The chain of confidence is invisible. In a multi-layer pipeline, each layer assumes the previous layer’s output is trustworthy. The hard filter trusts Apollo’s number. Claude trusts whatever survived the hard filter plus whatever’s in the prompt. Nobody in the chain is asking “how confident am I in this data?” — the architecture assumes confidence implicitly.
This is the same problem that shows up in RAG pipelines when retrieved documents are wrong but the LLM treats them as ground truth. It’s the same problem in agentic workflows when a tool returns bad data and the agent builds its next action on top of it. The pattern is universal: upstream data errors don’t attenuate in AI pipelines — they amplify.
A Framework for Data Hygiene in Agent Workflows
After this experience, we now evaluate every data source in our agent pipelines against three questions:
1. What’s the error rate for my specific segment?
Apollo might have 95% accuracy for Fortune 500 companies and 60% accuracy for companies with 10-100 employees. If your ICP is the second group, that 60% isn’t a minor limitation — it’s a systematic bias in your pipeline. Know the error rate for your use case, not the provider’s headline accuracy.
2. Will the LLM anchor on this data or reason around it?
If you’re passing a number, the model will anchor on it. If you’re passing a category or description, the model has more room to reason independently. Employee count is a hard anchor — the model uses it as a reference point. Industry classification is a soft anchor — the model can cross-reference it against other signals.
The question is: if this data point is wrong, will the model still reach the right conclusion? If not, consider omitting it.
3. What’s the default when data is missing?
Missing data is inevitable with enrichment APIs. The question is what your pipeline does when a field is null. If the default is “reject” or “skip,” you’re systematically excluding the exact companies that are most likely to be underserved by the data provider — often small, new, or niche companies.
We changed our default from “reject if unknown” to “assume small and proceed.” The worst case is evaluating a few extra companies. The best case is catching the ones that every competitor’s pipeline is filtering out.
The Broader Point
The AI agent ecosystem is moving fast. Every week there’s a new tool, a new API, a new enrichment provider to plug into your workflow. The instinct is to add more data sources, more layers, more signals.

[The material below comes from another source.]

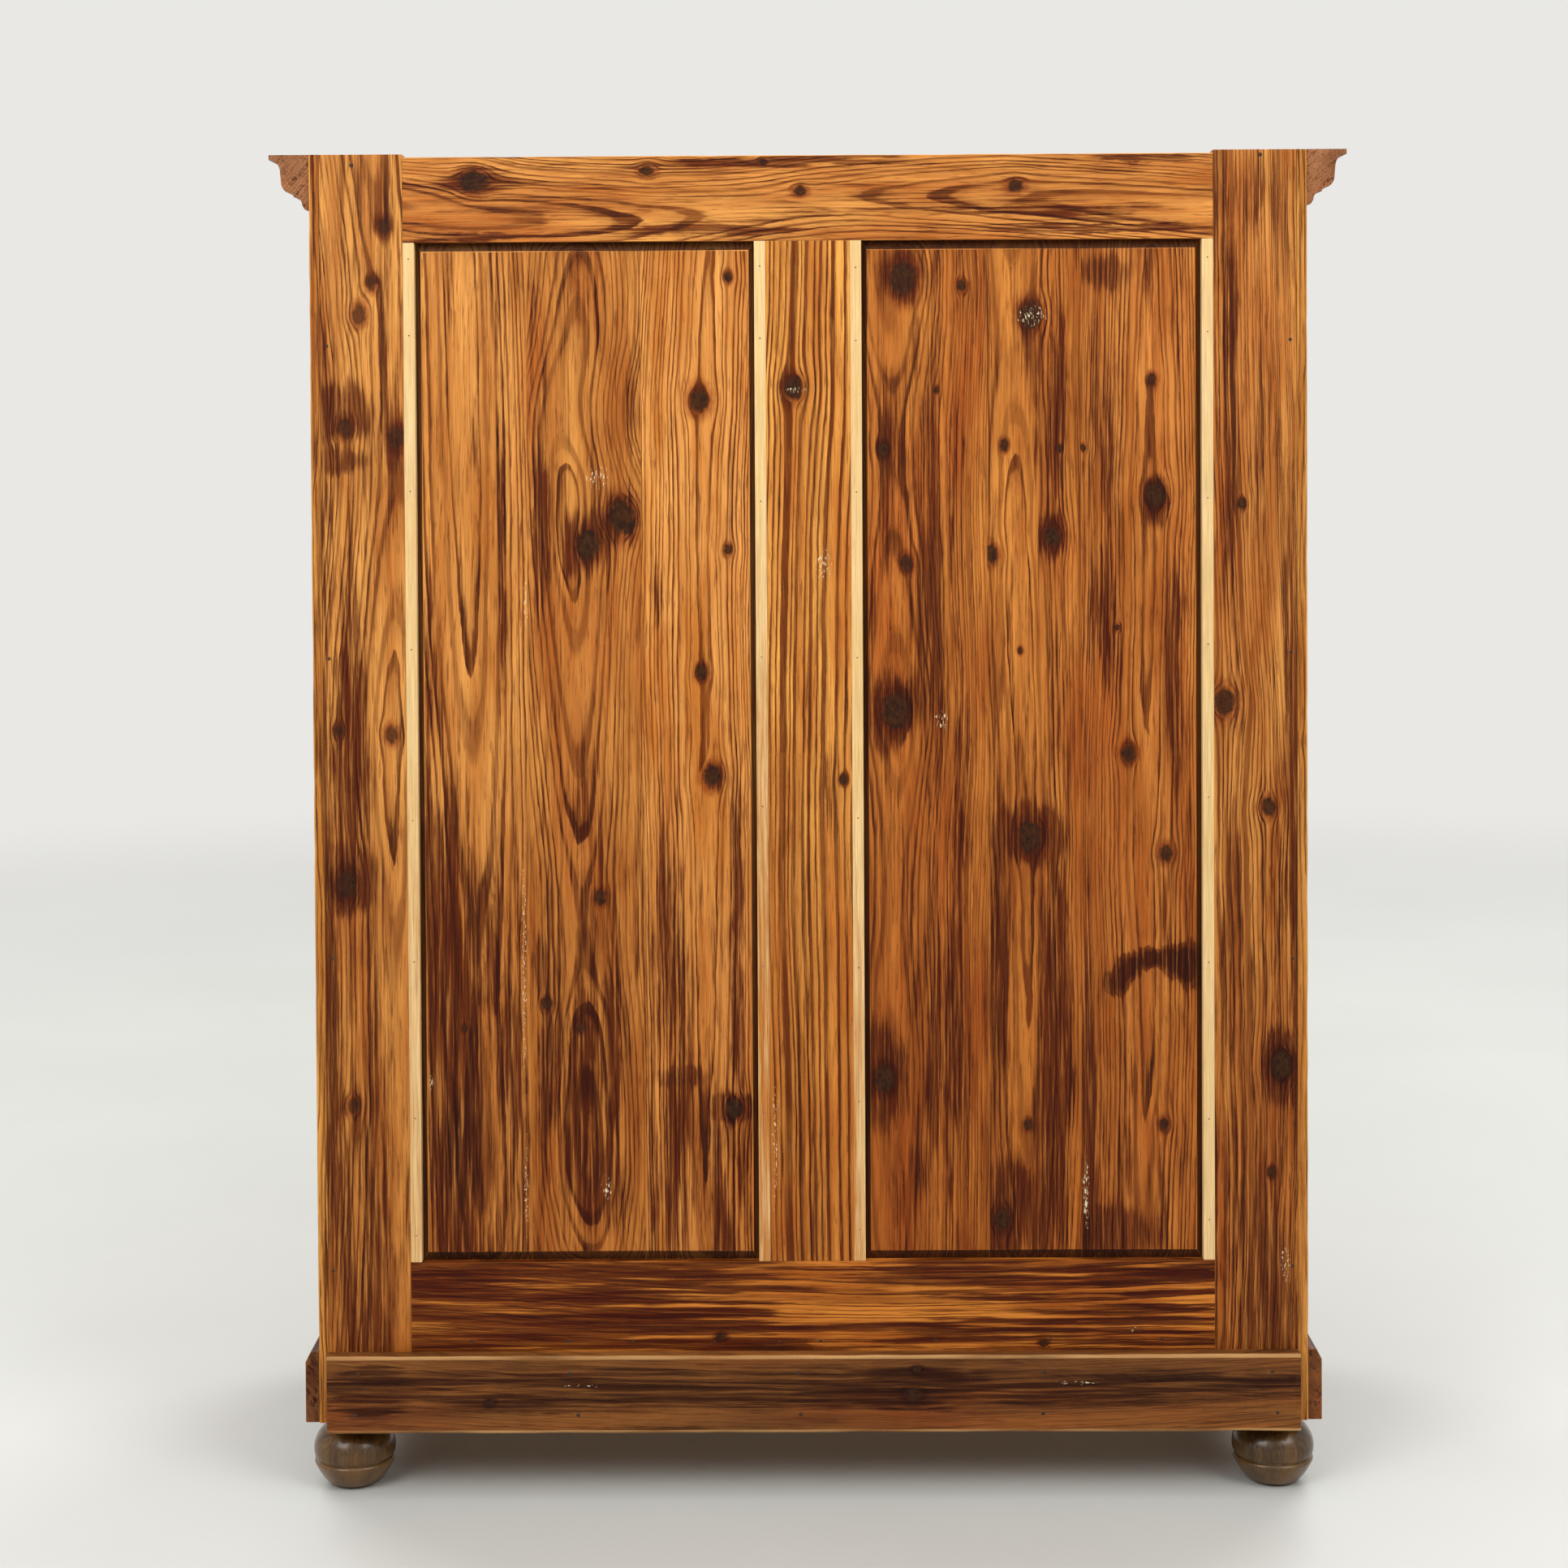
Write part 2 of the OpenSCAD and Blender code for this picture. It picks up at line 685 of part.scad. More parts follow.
// The recess for the hinge leaves, half 0 for the lower leaves and 1 for the upper ones
module hinge_leaf_pocket(x0, x1, half) {
    for (z = hinge_zs)
        board(x0, x1, y_front - 1, y_hinge + hinge_out + leaf_reach + run_play,
            z - (1 - half) * hinge_l / 2 - run_play * (1 - half),
            z + half * hinge_l / 2 + run_play * half);
}

module hinge_half(x0, x1, half) {
    for (z = hinge_zs) {
        z0 = half == 0 ? z - hinge_l / 2 : z + knuckle_gap / 2;
        cap_z = half == 0 ? z - hinge_l / 2 : z + hinge_l / 2;
        difference() {
            union() {
                translate([x_hinge, y_hinge, z0]) cylinder(r = hinge_r, h = knuckle_l);
                board(x0, x1, y_hinge, y_front + leaf_reach, z0, z0 + knuckle_l);
                translate([x_hinge, y_hinge, cap_z]) sphere(r = finial_r);
            }
            translate([x_hinge, y_hinge, z - hinge_l / 2 + pin_end])
                cylinder(r = hinge_pin_r + (half == 0 ? run_play / 2 : run_play),
                    h = hinge_l - 2 * pin_end);
        }
    }
}

module hinge_frame_leaves() {
    color("#55483c") for (side = [-1, 1])
        on_side(side) hinge_half(x_post, x_post + leaf_t, 0);
}
module left_door_hinge_leaves() {
    color("#55483c") on_side(-1) hinge_half(x_door_outer - leaf_t, x_door_outer, 1);
}
module right_door_hinge_leaves() {
    color("#55483c") hinge_half(x_door_outer - leaf_t, x_door_outer, 1);
}
module hinge_pins() {
    color("#6d6156") for (side = [-1, 1], z = hinge_zs)
        translate([side * x_hinge, y_hinge, z - hinge_l / 2 + pin_end + pin_play])
            cylinder(r = hinge_pin_r, h = hinge_l - 2 * pin_end - 2 * pin_play);
}

bead_base = 3;
bead_sunk = 2;

module meeting_bead() {
    color("#93582b") intersection() {
        union() {
            board(x_door_meet, x_door_meet + bead_w, y_front - bead_base, y_front, door_z0, door_z1);
            translate([x_door_meet + bead_w / 2, y_front - bead_sunk, door_z0])
                cylinder(r = bead_r, h = door_h);
        }
        board(x_door_meet, x_door_meet + bead_w, y_front - 2 * bead_r - bead_sunk, y_front,
            door_z0, door_z1);
    }
}

// Lock

// A round hole with a slot below it for the bit
module keyhole(y0, y1) {
    translate([key_x, y0, key_z]) rotate([-90, 0, 0]) cylinder(r = keyhole_r, h = y1 - y0);
    board(key_x - key_slot_w / 2, key_x + key_slot_w / 2, y0, y1, key_z - key_bit - 1, key_z);
}

// The brass plate is three discs in a column: the middle one, and a lobe above and below
plate_r = 14;
lobe_r = 9;
upper_lobe = 15;
lower_lobe = 18;

module escutcheon() {
    color("#b08a3e") difference() {
        translate([key_x, y_front, key_z]) rotate([90, 0, 0]) union() {
            translate([0, upper_lobe, 0]) cylinder(r = lobe_r, h = escutcheon_t);
            cylinder(r = plate_r, h = escutcheon_t);
            translate([0, -lower_lobe, 0]) cylinder(r = lobe_r, h = escutcheon_t);
        }
        translate([key_x, y_front - 5, key_z]) rotate([-90, 0, 0])
            cylinder(r = key_r + run_play, h = 10);
        board(key_x - key_slot_w / 2, key_x + key_slot_w / 2, y_front - 5, y_front + 5,
            key_z - key_bit - 1, key_z);
    }
}

bolt_head_room = 6;
bolt_tail_play = 0.2;

module lock_case() {
    z0 = lock_z + lock_bolt_h / 2 + bolt_head_room - lock_case_h;
    z1 = z0 + lock_case_h;
    y1 = y_lock_face + lock_case_d;
    color("#4b443e") difference() {
        board(lock_x0, lock_x0 + lock_case_w, y_lock_face, y1, z0, z1);
        board(lock_x0 + lock_wall, lock_x0 + lock_case_w - lock_wall,
            y_lock_face + lock_wall, y1 - lock_wall, z0 + lock_wall, z1 - lock_wall);
        board(lock_x0 - 1, lock_x0 + lock_wall + 1,
            y_lock_face + lock_wall, lock_bolt_y + lock_bolt_t + slide_play,
            lock_z - lock_bolt_h / 2 - slide_play, lock_z + lock_bolt_h / 2 + slide_play);
        keyhole(y_lock_face - 1, y_lock_face + lock_wall + 1);
    }
}

module lock_bolt() {
    color("#8d8478")
        board(lock_x0 + bolt_tail_play, lock_x0 + lock_case_w - lock_throw, lock_bolt_y,
            lock_bolt_y + lock_bolt_t, lock_z - lock_bolt_h / 2, lock_z + lock_bolt_h / 2);
}

// The key's lengths along its shank, and its collar, bit and bow
key_out = 24;
key_in = 11;
bit_back = 9;
bit_l = 8;
bit_t = 3;
collar_out = 6;
collar_l = 3.5;
collar_r = key_r + 1.8;
bow_t = 5;
bow_w = 4;
bow_lap = 2;

module key() {
    bow_y = y_front - key_out;
    tip_y = y_lock_face + lock_wall + key_in;
    color("#6a5f54") difference() {
        union() {
            translate([key_x, bow_y, key_z]) rotate([-90, 0, 0])
                cylinder(r = key_r, h = tip_y - bow_y);
            translate([key_x, y_front - collar_out, key_z]) rotate([-90, 0, 0])
                cylinder(r = collar_r, h = collar_l);
            translate([key_x - bit_t / 2, tip_y - bit_back, key_z - key_bit])
                cube([bit_t, bit_l, key_bit]);
            translate([key_x, bow_y + bow_lap - key_bow_r, key_z]) rotate([0, 90, 0])
                cylinder(r = key_bow_r, h = bow_t, center = true);
        }
        translate([key_x, bow_y + bow_lap - key_bow_r, key_z]) rotate([0, 90, 0])
            cylinder(r = key_bow_r - bow_w, h = bow_t + 3, center = true);
    }
}

// Round bolts on the inner face of the left door

module guide_plate(z0) {
    difference() {
        union() {
            board(-slide_x - guide_plate_w / 2, -slide_x + guide_plate_w / 2,
                y_door_inner, y_door_inner + guide_plate_t, z0, z0 + guide_l);
            for (z = [z0, z0 + guide_l - guide_block_h])
                board(-slide_x - slide_r - guide_wall, -slide_x + slide_r + guide_wall,
                    y_door_inner + guide_plate_t, y_guide_back, z, z + guide_block_h);
        }
        translate([-slide_x, slide_y, z0 - 1])
            cylinder(r = slide_r + run_play, h = guide_l + 2);
    }
}

module bolt_plates() {
    color("#4b443e") {
        guide_plate(top_slide_z1 - guide_l - 1);
        guide_plate(bottom_slide_z0 + 1);
    }
}

knob_stem_r = 2.5;
knob_out = 14;
knob_r = 4.5;
knob_off = 14;

module slide_bolt(z0, knob_z) {
    color("#6a5f54") union() {
        translate([-slide_x, slide_y, z0]) cylinder(r = slide_r, h = slide_l);
        translate([-slide_x, slide_y, knob_z]) rotate([-90, 0, 0])
            cylinder(r = knob_stem_r, h = knob_out);
        translate([-slide_x, slide_y + knob_out, knob_z]) sphere(r = knob_r);
    }
}
module top_bolt() {
    slide_bolt(top_slide_z1 - slide_l, top_slide_z1 - guide_l / 2 - knob_off);
}
module bottom_bolt() {
    slide_bolt(bottom_slide_z0, bottom_slide_z0 + guide_l / 2 + knob_off);
}

back_stile_left();
back_stile_right();
back_top_rail();
back_bottom_rail();
back_muntin();
back_panel_left();
back_panel_right();
back_fillet_strips();
back_plinth_board();
left_front_post();
left_rear_post();
left_side_top_rail();
left_side_bottom_rail();
left_side_panel();
right_front_post();
right_rear_post();
right_side_top_rail();
right_side_bottom_rail();
right_side_panel();
floor_board();
top_board();
shelves();
shelf_battens();
frieze_rail();
front_bottom_rail();
cornice_front();
cornice_left();
cornice_right();
plinth_front();
plinth_left();
plinth_right();
front_feet();
rear_feet();
left_door_hinge_stile();
left_door_meeting_stile();
left_door_top_rail();
left_door_middle_rail();
left_door_bottom_rail();
left_door_upper_panel();
left_door_lower_panel();
right_door_hinge_stile();
right_door_meeting_stile();
right_door_top_rail();
right_door_middle_rail();
right_door_bottom_rail();
right_door_upper_panel();
right_door_lower_panel();
hinge_frame_leaves();
hinge_pins();
left_door_hinge_leaves();
right_door_hinge_leaves();
meeting_bead();
escutcheon();
lock_case();
lock_bolt();
key();
bolt_plates();
top_bolt();
bottom_bolt();
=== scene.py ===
import functools
import itertools
import json
import math
import random
import bmesh
import bpy
from mathutils import Matrix, Vector, noise


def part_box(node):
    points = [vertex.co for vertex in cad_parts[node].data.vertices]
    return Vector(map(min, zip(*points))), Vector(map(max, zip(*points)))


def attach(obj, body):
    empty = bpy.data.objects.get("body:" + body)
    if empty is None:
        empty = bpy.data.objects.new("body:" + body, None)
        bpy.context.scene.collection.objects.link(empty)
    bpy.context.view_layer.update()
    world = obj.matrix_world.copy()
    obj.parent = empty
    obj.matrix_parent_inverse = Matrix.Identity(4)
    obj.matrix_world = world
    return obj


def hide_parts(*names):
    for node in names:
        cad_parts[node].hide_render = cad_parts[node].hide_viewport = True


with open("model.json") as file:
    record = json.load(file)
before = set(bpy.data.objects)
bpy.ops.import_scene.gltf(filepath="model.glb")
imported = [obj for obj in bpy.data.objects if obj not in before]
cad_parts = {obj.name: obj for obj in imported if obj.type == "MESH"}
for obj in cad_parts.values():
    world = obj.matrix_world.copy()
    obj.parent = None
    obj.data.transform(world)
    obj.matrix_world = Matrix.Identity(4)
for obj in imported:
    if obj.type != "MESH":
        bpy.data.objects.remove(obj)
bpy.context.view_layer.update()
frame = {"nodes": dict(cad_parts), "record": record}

# Back frame: two stiles, top and bottom rail and a muntin of old pine, 26 mm thick, joined
# flush. The wood is oiled over an old brown stain, and brushed until the hard late rings
# stand out dark between the golden early wood.

math_node, vector, noise_3d = "ShaderNodeMath", "ShaderNodeVectorMath", "ShaderNodeTexNoise"
ranged, mixed = "ShaderNodeMapRange", "ShaderNodeMix"


def paint(code):
    # An sRGB hex value as a linear colour
    parts = [int(code[i:i + 2], 16) / 255 for i in (1, 3, 5)]
    line = [p / 12.92 if p <= 0.04045 else ((p + 0.055) / 1.055) ** 2.4 for p in parts]
    return (line[0], line[1], line[2], 1.0)


def put(tree, kind, inputs=None, out=0, **settings):
    # Adds one node with its settings and links, and gives its output, or the node for None
    made = tree.nodes.new(kind)
    for key, value in settings.items():
        setattr(made, key, value)
    for key, value in (inputs or {}).items():
        if isinstance(value, bpy.types.NodeSocket):
            tree.links.new(value, made.inputs[key])
        else:
            made.inputs[key].default_value = value
    return made if out is None else made.outputs[out]


def blank(made):
    # Empties a new material or world, and gives the function that adds nodes to it
    made.use_nodes = True
    made.node_tree.nodes.clear()
    return functools.partial(put, made.node_tree)


def new_group(name, kind, inputs, outputs):
    # A group with its named sockets, the function that adds nodes to it, and what comes in
    made = bpy.data.node_groups.new(name, kind)
    for way, sockets in (("INPUT", inputs), ("OUTPUT", outputs)):
        for label, socket in sockets.items():
            made.interface.new_socket(label, in_out=way, socket_type="NodeSocket" + socket)
    add = functools.partial(put, made)
    return made, add, add("NodeGroupInput", out=None).outputs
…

But every data source you add is a dependency. And every dependency has an error rate. When those errors feed into an LLM, they don’t just pass through — they shape the model’s reasoning in ways that are hard to detect and harder to debug.
Sometimes the highest-leverage improvement to your AI pipeline isn’t adding a new data source. It’s removing one that’s doing more harm than good.
More data isn’t always better data. Especially when an AI is making decisions based on it.